Le pape copte Tawadros II est en excellent terme avec le président Sissi, selon l’équation  " support politique contre protection des chrétiens " . (AFP)

 

Tawadros II lui-même pourtant partisan déclaré du président Abdel Fattah al-Sissi- l’a reconnu: les coptes doivent souvent faire avec "de petites églises dans des endroits inadéquats", souvent des maisons ou des immeubles des quartiers populaires sans détecteur de fumée ni issue de secours.

Discriminations

Après Abou Sifine, deux autres églises ont été endommagées par des incendies nés de court-circuits.

"A chaque fois, c’est une question de vie ou de mort qui touche de façon disproportionnée des églises de quartiers pauvres", affirme Mme Fallas à l’AFP.

Mais évoquer la discrimination des coptes, qui se plaignent régulièrement d’être tenus à l’écart en Egypte, n’est pas sans risque.

En janvier, neuf coptes sont sortis de trois mois de prison pour avoir réclamé la reconstruction de la seule église de leur village, Ezbet Faragallah, au sud du Caire.

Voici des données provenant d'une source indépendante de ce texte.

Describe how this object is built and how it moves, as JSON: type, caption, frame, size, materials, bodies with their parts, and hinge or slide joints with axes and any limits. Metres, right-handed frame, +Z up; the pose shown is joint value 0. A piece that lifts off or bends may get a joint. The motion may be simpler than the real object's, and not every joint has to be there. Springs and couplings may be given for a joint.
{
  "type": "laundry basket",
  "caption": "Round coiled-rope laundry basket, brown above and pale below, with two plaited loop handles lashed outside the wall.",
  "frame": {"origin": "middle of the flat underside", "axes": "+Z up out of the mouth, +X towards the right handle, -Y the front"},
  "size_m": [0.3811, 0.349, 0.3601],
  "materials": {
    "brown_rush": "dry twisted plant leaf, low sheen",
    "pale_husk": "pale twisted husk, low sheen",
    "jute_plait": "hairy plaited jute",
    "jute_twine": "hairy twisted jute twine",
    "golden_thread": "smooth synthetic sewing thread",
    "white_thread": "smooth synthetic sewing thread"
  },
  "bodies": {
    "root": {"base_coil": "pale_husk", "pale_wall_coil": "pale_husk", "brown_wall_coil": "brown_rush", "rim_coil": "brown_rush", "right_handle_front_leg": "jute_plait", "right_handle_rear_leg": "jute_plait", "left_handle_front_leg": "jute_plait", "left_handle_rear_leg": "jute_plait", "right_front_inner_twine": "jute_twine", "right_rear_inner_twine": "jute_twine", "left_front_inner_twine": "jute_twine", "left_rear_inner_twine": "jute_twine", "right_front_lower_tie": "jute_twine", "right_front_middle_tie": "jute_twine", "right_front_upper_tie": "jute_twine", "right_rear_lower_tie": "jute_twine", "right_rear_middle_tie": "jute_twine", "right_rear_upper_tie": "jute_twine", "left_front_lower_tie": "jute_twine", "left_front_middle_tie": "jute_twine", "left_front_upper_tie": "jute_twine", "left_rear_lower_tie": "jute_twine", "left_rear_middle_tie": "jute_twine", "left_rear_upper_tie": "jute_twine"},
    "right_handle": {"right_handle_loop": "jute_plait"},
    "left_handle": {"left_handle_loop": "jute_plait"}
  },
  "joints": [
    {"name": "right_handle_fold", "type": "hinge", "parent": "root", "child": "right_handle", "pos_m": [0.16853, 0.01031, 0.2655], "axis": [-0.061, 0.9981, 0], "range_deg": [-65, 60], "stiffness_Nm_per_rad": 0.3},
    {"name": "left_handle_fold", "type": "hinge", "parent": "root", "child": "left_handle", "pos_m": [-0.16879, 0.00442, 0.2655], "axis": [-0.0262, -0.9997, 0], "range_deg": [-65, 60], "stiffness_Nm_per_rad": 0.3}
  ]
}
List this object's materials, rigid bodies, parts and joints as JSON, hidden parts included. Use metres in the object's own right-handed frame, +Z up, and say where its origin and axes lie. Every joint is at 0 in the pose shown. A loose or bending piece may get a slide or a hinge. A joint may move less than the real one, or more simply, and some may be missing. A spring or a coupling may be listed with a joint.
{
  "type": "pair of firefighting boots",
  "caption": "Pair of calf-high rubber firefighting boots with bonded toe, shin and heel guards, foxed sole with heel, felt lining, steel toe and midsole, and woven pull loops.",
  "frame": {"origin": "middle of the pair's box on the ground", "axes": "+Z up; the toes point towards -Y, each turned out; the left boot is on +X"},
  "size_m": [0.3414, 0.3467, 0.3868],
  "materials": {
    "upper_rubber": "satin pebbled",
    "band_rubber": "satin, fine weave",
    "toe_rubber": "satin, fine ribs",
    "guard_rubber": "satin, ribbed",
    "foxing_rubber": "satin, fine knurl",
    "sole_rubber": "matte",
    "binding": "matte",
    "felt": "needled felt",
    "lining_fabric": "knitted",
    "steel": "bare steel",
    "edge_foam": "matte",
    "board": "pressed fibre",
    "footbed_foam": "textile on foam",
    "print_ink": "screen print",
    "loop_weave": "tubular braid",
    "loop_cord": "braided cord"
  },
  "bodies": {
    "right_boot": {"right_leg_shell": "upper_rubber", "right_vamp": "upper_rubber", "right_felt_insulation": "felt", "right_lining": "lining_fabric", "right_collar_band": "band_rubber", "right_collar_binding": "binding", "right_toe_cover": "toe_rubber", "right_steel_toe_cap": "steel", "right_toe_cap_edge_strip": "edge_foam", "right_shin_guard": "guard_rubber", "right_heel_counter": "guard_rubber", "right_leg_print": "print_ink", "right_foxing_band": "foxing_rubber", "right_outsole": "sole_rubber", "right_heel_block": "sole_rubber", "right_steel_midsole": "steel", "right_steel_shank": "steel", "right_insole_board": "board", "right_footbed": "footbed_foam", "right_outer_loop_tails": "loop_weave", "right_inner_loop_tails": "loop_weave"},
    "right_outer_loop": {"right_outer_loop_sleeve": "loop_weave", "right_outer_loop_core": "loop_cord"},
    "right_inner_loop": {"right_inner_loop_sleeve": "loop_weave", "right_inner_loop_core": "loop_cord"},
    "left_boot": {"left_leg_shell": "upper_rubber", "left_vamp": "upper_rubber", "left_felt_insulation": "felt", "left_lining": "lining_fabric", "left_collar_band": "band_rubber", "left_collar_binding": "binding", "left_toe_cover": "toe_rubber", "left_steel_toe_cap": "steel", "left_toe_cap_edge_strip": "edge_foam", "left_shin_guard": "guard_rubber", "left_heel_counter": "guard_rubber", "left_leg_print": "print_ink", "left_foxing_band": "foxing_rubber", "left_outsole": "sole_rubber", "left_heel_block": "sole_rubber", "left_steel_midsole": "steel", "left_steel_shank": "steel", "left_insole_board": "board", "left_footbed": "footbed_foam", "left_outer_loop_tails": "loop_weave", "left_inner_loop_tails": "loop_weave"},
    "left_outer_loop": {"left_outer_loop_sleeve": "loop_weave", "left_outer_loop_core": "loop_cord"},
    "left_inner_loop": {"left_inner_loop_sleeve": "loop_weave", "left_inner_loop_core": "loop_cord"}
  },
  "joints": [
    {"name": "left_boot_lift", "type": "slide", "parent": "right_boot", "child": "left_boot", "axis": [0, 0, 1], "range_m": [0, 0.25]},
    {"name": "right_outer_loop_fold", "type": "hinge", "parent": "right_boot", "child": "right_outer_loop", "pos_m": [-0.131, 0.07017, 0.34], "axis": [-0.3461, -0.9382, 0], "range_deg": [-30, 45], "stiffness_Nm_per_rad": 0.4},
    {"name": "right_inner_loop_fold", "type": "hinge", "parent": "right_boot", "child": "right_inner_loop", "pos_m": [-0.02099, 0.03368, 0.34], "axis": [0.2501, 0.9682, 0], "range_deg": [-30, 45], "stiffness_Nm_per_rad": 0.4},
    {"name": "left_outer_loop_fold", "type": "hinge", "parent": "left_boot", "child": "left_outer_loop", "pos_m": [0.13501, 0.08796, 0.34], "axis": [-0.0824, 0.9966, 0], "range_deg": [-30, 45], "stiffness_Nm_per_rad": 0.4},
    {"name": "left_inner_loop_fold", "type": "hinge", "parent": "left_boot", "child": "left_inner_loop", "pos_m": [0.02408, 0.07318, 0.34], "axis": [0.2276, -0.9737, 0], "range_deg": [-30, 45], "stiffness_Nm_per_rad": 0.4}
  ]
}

En 2016, l’église Saint Joseph était partie en fumée dans un incendie "volontaire" selon l’EIPR, alors que les coptes subissaient aussi des attaques d’islamistes radicaux notamment après le renversement par l’armée en 2013 du président islamiste Mohamed Morsi.

 

 

Largement endommagée, Saint Joseph a été officiellement démolie en 2021 mais les autorités n’ont toujours pas délivré de permis de reconstruire alors qu’elles devaient répondre, selon la loi de 2016, sous quatre mois.

L’église Abou Sifine d’Imbaba, elle, a obtenu un traitement différent. Avec tous les regards braqués sur les petits cercueils des victimes emportées dimanche par le feu, le génie militaire a annoncé qu’il la rénoverait sur ordre de M. Sissi en personne.

D’ici là, comme à Ezbet Faragallah, ses fidèles risquent de devoir se contenter d’une maison ou d’un appartement. Ces fameuses "petites églises dans des endroits inadéquats".